→ **Data excerpt**:

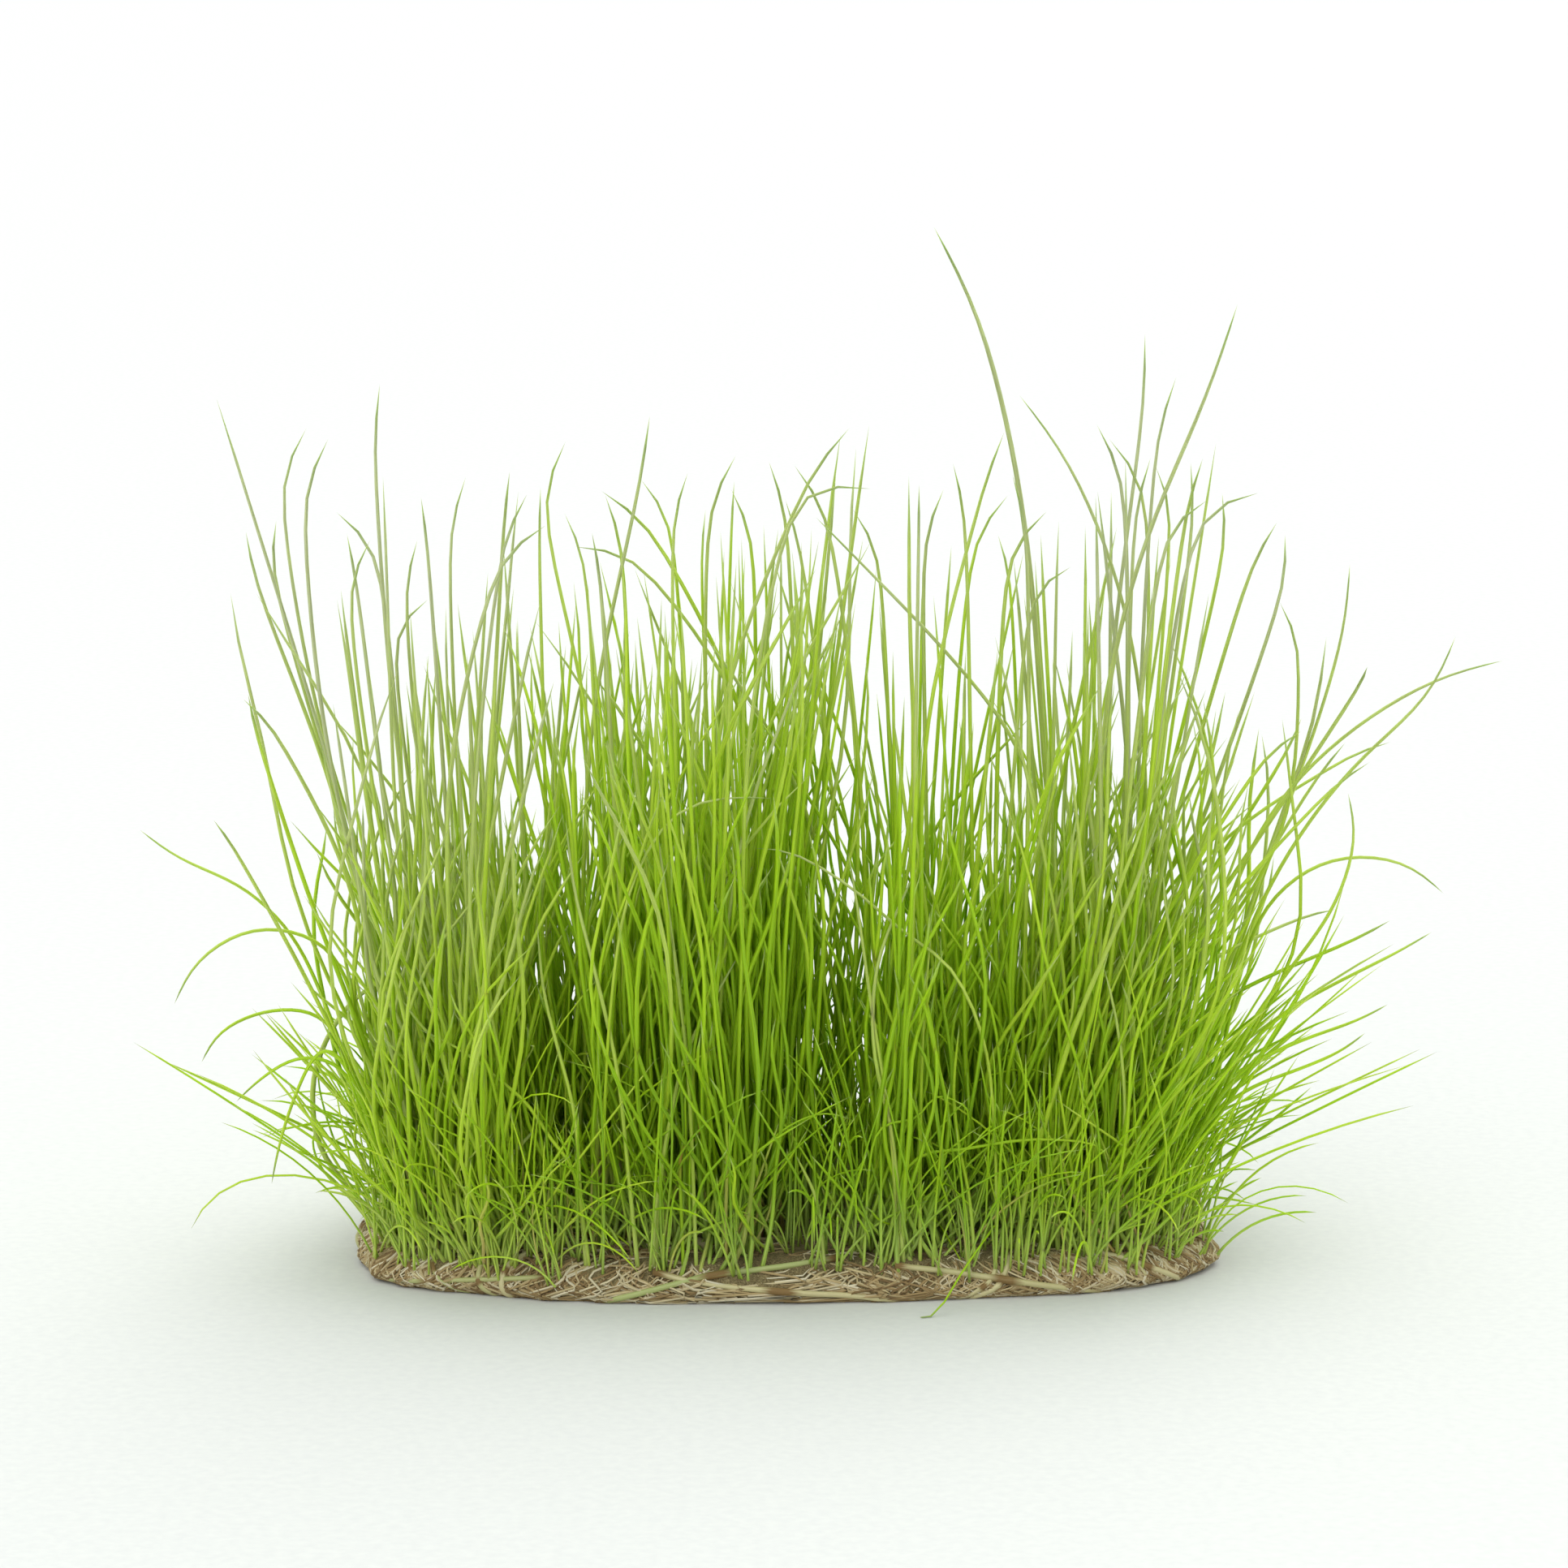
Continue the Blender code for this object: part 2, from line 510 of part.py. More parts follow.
def grow_side_stem(shoot, growth, sector, chance):
    """A side stem lies out from its side of the crown, then rises, and is tried again until it is clear."""
    foot = np.array((shoot.x, shoot.y, MAT_HEIGHT + GAP))
    outwards = shoot.sector_direction(sector)
    root_reach = 0.5 * (CROWN_RADIUS + CROWN_FOOT_RADIUS) * math.cos(math.pi / shoot.stem_count)
    root = foot + outwards * root_reach + (0.0, 0.0, 0.5 * CROWN_RIM_HEIGHT)
    for _ in range(STEM_TRIES):
        out = chance.uniform(*side_stem_span(shoot, outwards))
        rise = chance.uniform(*SIDE_STEM_RISE)
        turn = chance.gauss(0.0, SIDE_STEM_TURN)
        aside = np.array((-outwards[1], outwards[0], 0.0))
        turned = math.cos(turn) * outwards + math.sin(turn) * aside
        knee_rise = SIDE_STEM_KNEE_RISE[0] + SIDE_STEM_KNEE_RISE[1] * rise
        knee = foot + outwards * out * SIDE_STEM_KNEE + (0.0, 0.0, knee_rise)
        tip = knee + turned * out * (1.0 - SIDE_STEM_KNEE) + (0.0, 0.0, rise - knee_rise)
        if shoot.try_side_stem(growth, sector, np.array((root, knee, tip))):
            return True
    return False


def ring_corners(centre, along, facing, radius, sides):
    """The corners of a stem's cross-section, from the one on the facing side, counter-clockwise."""
    along = along / np.linalg.norm(along)
    first = facing - np.dot(facing, along) * along
    first /= np.linalg.norm(first)
    second = np.cross(along, first)
    angles = [math.tau * corner / sides for corner in range(sides)]
    return [centre + radius * (math.cos(a) * first + math.sin(a) * second) for a in angles]


def extrude_stem(mesh, face, line, radii, facing, foot):
    """Draw a face out along the line without a twist, and bring it to a point at the tip."""
    for number in range(1, len(line) - 1):
        along = line[number + 1] - line[number - 1]
        centre = line[number] - foot
        face = bmesh.ops.extrude_discrete_faces(mesh, faces=[face])["faces"][0]
        corners = ring_corners(centre, along, facing, radii[number], len(face.verts))
        for vertex, corner in zip(face.verts, corners):
            vertex.co = corner
        facing = corners[0] - centre
    tip = bmesh.ops.poke(mesh, faces=[face])["verts"][0]
    tip.co = line[-1] - foot


def make_shoot(shoot):
    """A crown like a low knob, with stems drawn out of its top and low ones out of its sides."""
    foot = np.array((shoot.x, shoot.y, MAT_HEIGHT + GAP))
    mesh = bmesh.new()
    angles = [shoot.turn + math.tau * corner / shoot.stem_count for corner in range(shoot.stem_count)]
    lower = [mesh.verts.new((CROWN_FOOT_RADIUS * math.cos(a), CROWN_FOOT_RADIUS * math.sin(a), 0.0))
             for a in angles]
    upper = [mesh.verts.new((CROWN_RADIUS * math.cos(a), CROWN_RADIUS * math.sin(a), CROWN_RIM_HEIGHT))
             for a in angles]
    middle = mesh.verts.new((0.0, 0.0, CROWN_TOP_HEIGHT))
    mesh.faces.new(reversed(lower))
    sectors = []
    sides = []
    for corner in range(shoot.stem_count):
        following = (corner + 1) % shoot.stem_count
        sides.append(mesh.faces.new((lower[corner], lower[following], upper[following], upper[corner])))
        sectors.append(mesh.faces.new((middle, upper[corner], upper[following])))
    for sector, line in sorted(shoot.stems.items()):
        radii = radii_along(line, STEM_TAPER, STEM_ROOT_RADIUS)
        extrude_stem(mesh, sectors[sector], line, radii, -shoot.sector_direction(sector), foot)
    for sector, line in sorted(shoot.side_stems.items()):
        facing = np.array(lower[sector].co) + foot - line[0]
        extrude_stem(mesh, sides[sector], line, SIDE_STEM_RADII, facing, foot)
    colour = STEM_COLOURS[shoot.number % len(STEM_COLOURS)]
    finish_object(f"shoot_{shoot.number + 1:02d}", mesh, foot, colour, STEM_ROUGHNESS)


def clear_foot(place, taken):
    """The nearest place to this one on the mat that is clear of the feet already taken."""
    for attempt in range(FOOT_TRIES):
        reach = FOOT_STEP * math.sqrt(attempt)
        angle = attempt * GOLDEN_ANGLE
        tried = (place[0] + reach * math.cos(angle), place[1] + reach * math.sin(angle))
        if all(math.dist(tried, other) > FOOT_SPACING for other in taken):
            return tried
    raise ValueError(f"no clear foot near {place}")


def grow_lone_stem(number, name, place, seen_points, growth):
    """A stem that reaches out alone keeps its seen course, and its depth is changed until it is clear."""
    foot = np.array((*place, MAT_HEIGHT + GAP))
    for drift in drifts_to_try(LONE_STEM_DRIFT * foot[1]):
        line = smooth_line([foot, *seen_course(seen_points, foot[1], drift)], LONE_STEM_PARTS)
        radii = radii_along(line, LONE_STEM_TAPER, LONE_STEM_FOOT_RADIUS)
        if growth.room_for(number, line, radii) >= STEM_CLEARANCE:
            growth.add(number, line, radii, 0)
            return line
    raise ValueError(f"{name} finds no room")


def make_lone_stem(name, line):
    """A stem with a foot of its own on the mat, drawn out along its line to a point."""
    foot = line[0]
    radii = radii_along(line, LONE_STEM_TAPER, LONE_STEM_FOOT_RADIUS)
    mesh = bmesh.new()
    lean = line[-1] - foot
    inwards = -np.array((lean[0], lean[1], 0.0))
    level = np.array((0.0, 0.0, 1.0))
    corners = ring_corners(np.zeros(3), level, inwards, LONE_STEM_FOOT_RADIUS, LONE_STEM_SIDES)
    bottom = [mesh.verts.new(corner) for corner in corners]
    face = mesh.faces.new(bottom)
    underside = mesh.faces.new([mesh.verts.new(corner) for corner in reversed(corners)])
    extrude_stem(mesh, face, line, radii, inwards, foot)
    bmesh.ops.remove_doubles(mesh, verts=bottom + list(underside.verts), dist=WELD)
    finish_object(name, mesh, foot, LONE_STEM_COLOUR, STEM_ROUGHNESS)


def grow_everything():
    """Place the crowns, then the stems that are seen alone, the long ones and the rest."""
    chance = random.Random(GROWTH_SEED)
    growth = Growth()
    shoots = []
    for number, place in enumerate(crown_places()):
        shoots.append(Shoot(number, place, chance.randint(FEWEST_STEMS, MOST_STEMS)))
        crown = np.array(((*place, MAT_HEIGHT + GAP), (*place, MAT_HEIGHT + GAP + CROWN_TOP_HEIGHT)))
        growth.add(number, crown, np.array((CROWN_RADIUS, CROWN_RADIUS)), 1)
    lone_lines = []
    feet = [(shoot.x, shoot.y) for shoot in shoots]
    for number, (name, place, seen_points) in enumerate(LONE_STEMS, len(shoots)):
        feet.append(clear_foot(place, feet))
        lone_lines.append((name, grow_lone_stem(number, name, feet[-1], seen_points, growth)))
    for foot_x, seen_points in LONG_STEMS:
        for shoot in sorted(shoots, key=lambda each: abs(each.x - foot_x)):
            if len(shoot.stems) < MOST_LONG_STEMS_A_SHOOT and grow_long_stem(shoot, growth, seen_points):
                break
    for shoot in shoots:
        for sector in shoot.free_sectors_towards(np.array((shoot.x, shoot.y, 0.0))):
            grow_ordinary_stem(shoot, growth, sector, chance)
    for shoot in shoots:
        way, nearness = way_to_edge(shoot)
        wanted = SIDE_STEMS_AT_EDGE if nearness > EDGE_FROM else SIDE_STEMS_INSIDE
        for sector in shoot.sectors_towards(way)[:wanted]:
            grow_side_stem(shoot, growth, sector, chance)
    return shoots, lone_lines


def main():
    remove_everything()
    make_mat()
    shoots, lone_lines = grow_everything()
    for shoot in shoots:
        make_shoot(shoot)
    for name, line in lone_lines:
        make_lone_stem(name, line)


main()
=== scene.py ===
"""Dwarf hairgrass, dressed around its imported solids: every thread-thin stem, the runners and the roots.

Lengths are in millimetres until a mesh is finished, and MM turns them into metres. +Z is up, +X is to the
right and +Y goes away from the eye.
"""

import math
import random

import bpy
import numpy as np
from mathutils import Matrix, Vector
from mathutils import noise


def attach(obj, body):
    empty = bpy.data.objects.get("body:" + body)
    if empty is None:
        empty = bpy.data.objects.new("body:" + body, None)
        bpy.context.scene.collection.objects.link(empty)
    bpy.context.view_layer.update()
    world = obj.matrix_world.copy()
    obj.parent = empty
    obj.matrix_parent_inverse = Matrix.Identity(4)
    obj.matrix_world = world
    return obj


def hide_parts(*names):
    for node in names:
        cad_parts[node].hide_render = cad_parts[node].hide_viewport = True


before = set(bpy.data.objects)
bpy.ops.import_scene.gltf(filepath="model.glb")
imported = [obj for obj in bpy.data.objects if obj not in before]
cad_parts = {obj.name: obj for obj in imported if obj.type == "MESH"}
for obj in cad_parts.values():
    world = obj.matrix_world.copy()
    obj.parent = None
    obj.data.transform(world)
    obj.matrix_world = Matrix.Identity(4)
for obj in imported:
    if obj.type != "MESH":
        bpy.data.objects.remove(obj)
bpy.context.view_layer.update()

# The eye
# A long lens in front of the plant and ten degrees above it, as in the photograph, whose square frame is
# 154.6 mm wide at the middle of the tuft.
MM = 0.001
PHOTO_PIXELS = 1932
PIXEL_SIZE = 0.08
EYE_DISTANCE = 600.0
EYE_ELEVATION = math.radians(10.0)
AIM = Vector((0.48, 0.0, 46.7))
SENSOR_WIDTH = 36.0


def new_object(name, data):
    """A named object in the scene."""
    added = bpy.data.objects.new(name, data)
    bpy.context.scene.collection.objects.link(added)
    return added


eye = new_object("eye", bpy.data.cameras.new("eye"))
backwards = Vector((0.0, -math.cos(EYE_ELEVATION), math.sin(EYE_ELEVATION)))
eye_place = AIM + backwards * EYE_DISTANCE
eye.location = eye_place * MM
eye.rotation_euler = (math.radians(90.0) - EYE_ELEVATION, 0.0, 0.0)
eye.data.sensor_width = SENSOR_WIDTH
eye.data.lens = SENSOR_WIDTH * EYE_DISTANCE / (PHOTO_PIXELS * PIXEL_SIZE)
bpy.context.scene.camera = eye


# The pad of the mat
# The heart of the mat is a felt of old roots and dead sheaths, knitted by the plant itself and trimmed flat
# beneath. Hardly any of it shows between the runners, the roots and the feet of the stems.
PAD_HALF_WIDTH = 41.8
PAD_HALF_DEPTH = 22.8
PAD_SQUARENESS = 3.2
PAD_LOBES = ((3, 0.018, 0.4), (5, 0.016, 2.1), (8, 0.014, 1.2))
PAD_TOP = 3.8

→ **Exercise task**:
Exactly repeat the lines running from the top of the listing to the line bearing "return [centre +", both of those lines included, and only them.

→ **Task output**:
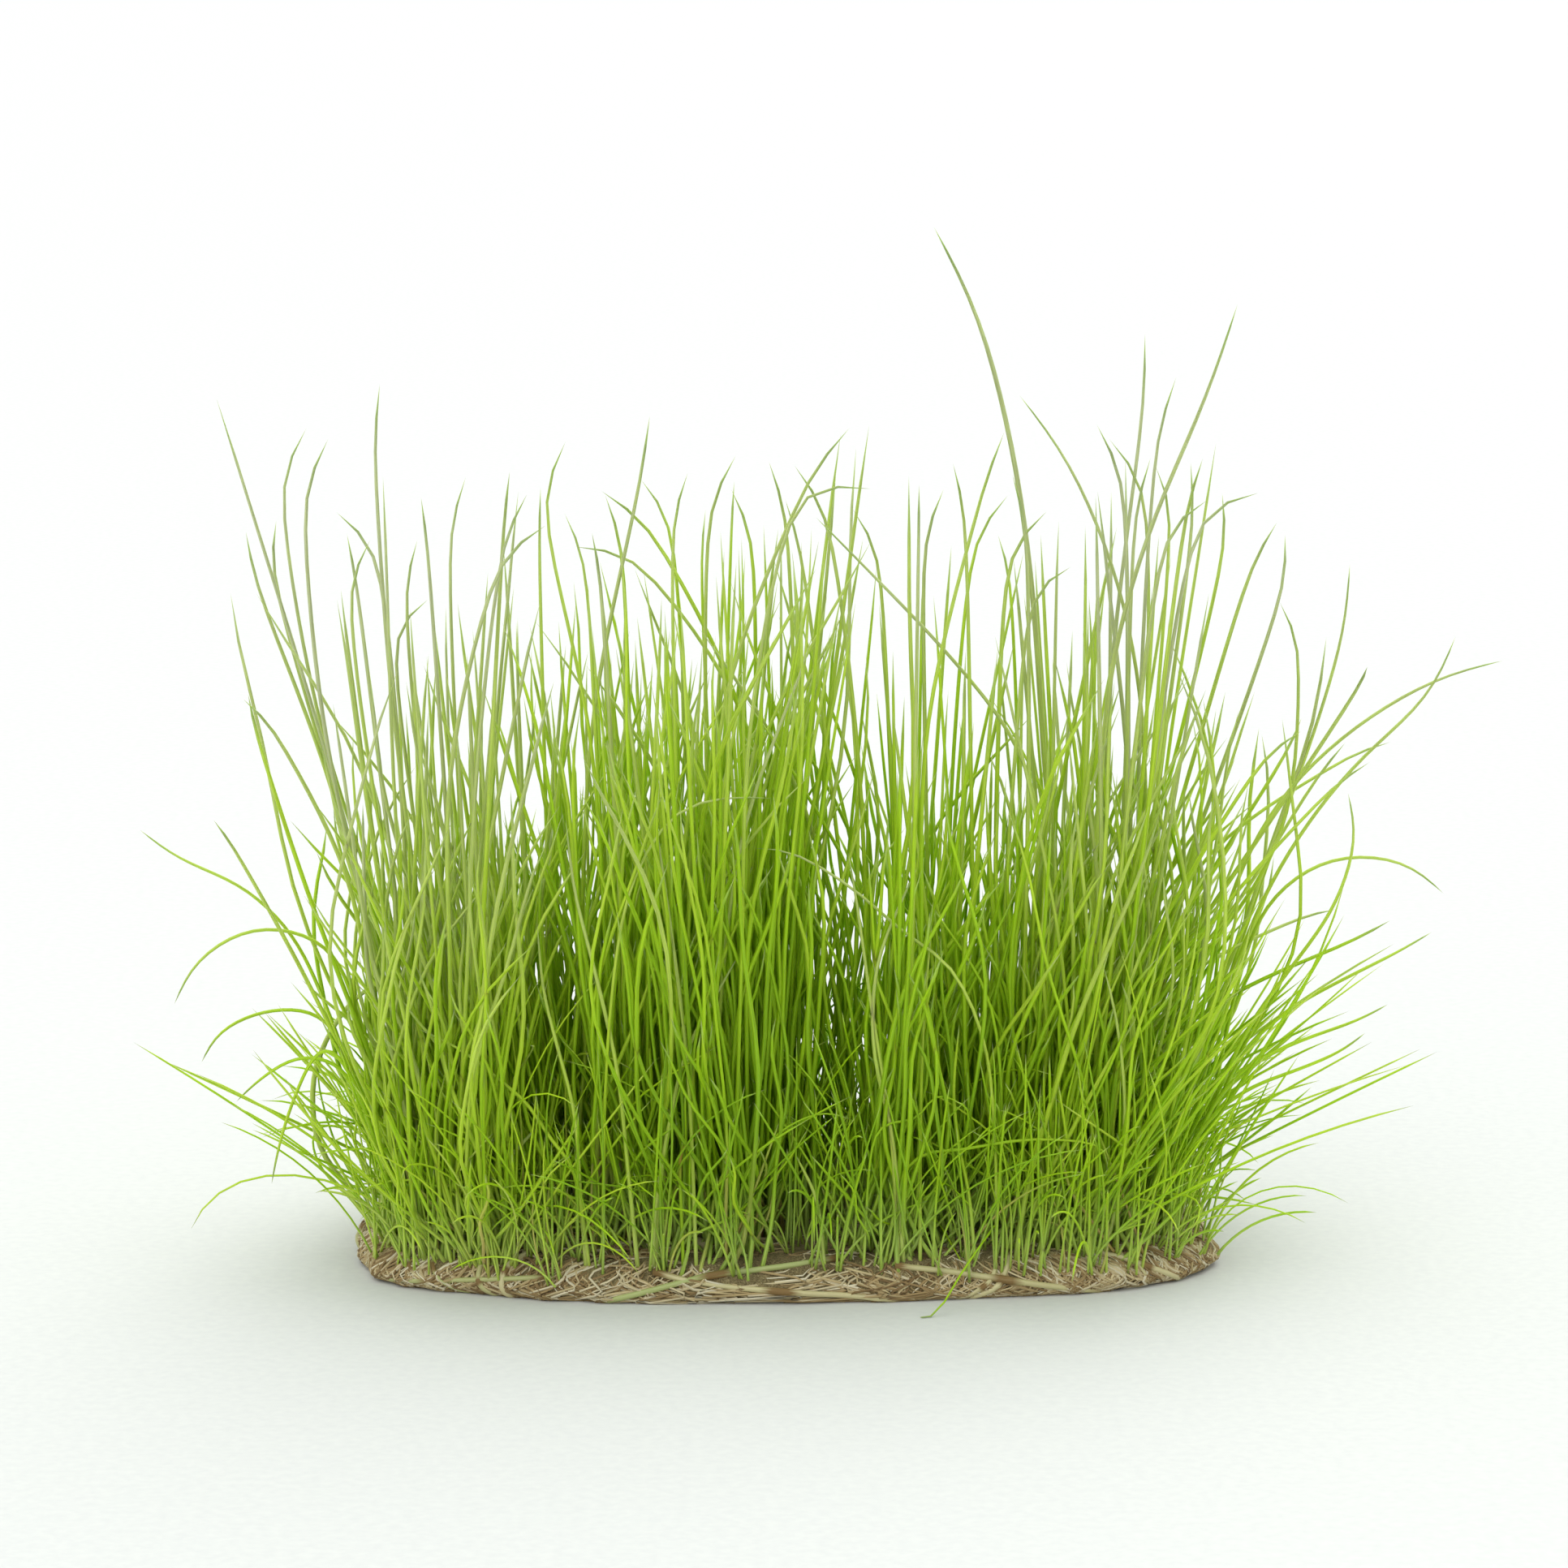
Continue the Blender code for this object: part 2, from line 510 of part.py. More parts follow.
def grow_side_stem(shoot, growth, sector, chance):
    """A side stem lies out from its side of the crown, then rises, and is tried again until it is clear."""
    foot = np.array((shoot.x, shoot.y, MAT_HEIGHT + GAP))
    outwards = shoot.sector_direction(sector)
    root_reach = 0.5 * (CROWN_RADIUS + CROWN_FOOT_RADIUS) * math.cos(math.pi / shoot.stem_count)
    root = foot + outwards * root_reach + (0.0, 0.0, 0.5 * CROWN_RIM_HEIGHT)
    for _ in range(STEM_TRIES):
        out = chance.uniform(*side_stem_span(shoot, outwards))
        rise = chance.uniform(*SIDE_STEM_RISE)
        turn = chance.gauss(0.0, SIDE_STEM_TURN)
        aside = np.array((-outwards[1], outwards[0], 0.0))
        turned = math.cos(turn) * outwards + math.sin(turn) * aside
        knee_rise = SIDE_STEM_KNEE_RISE[0] + SIDE_STEM_KNEE_RISE[1] * rise
        knee = foot + outwards * out * SIDE_STEM_KNEE + (0.0, 0.0, knee_rise)
        tip = knee + turned * out * (1.0 - SIDE_STEM_KNEE) + (0.0, 0.0, rise - knee_rise)
        if shoot.try_side_stem(growth, sector, np.array((root, knee, tip))):
            return True
    return False


def ring_corners(centre, along, facing, radius, sides):
    """The corners of a stem's cross-section, from the one on the facing side, counter-clockwise."""
    along = along / np.linalg.norm(along)
    first = facing - np.dot(facing, along) * along
    first /= np.linalg.norm(first)
    second = np.cross(along, first)
    angles = [math.tau * corner / sides for corner in range(sides)]
    return [centre + radius * (math.cos(a) * first + math.sin(a) * second) for a in angles]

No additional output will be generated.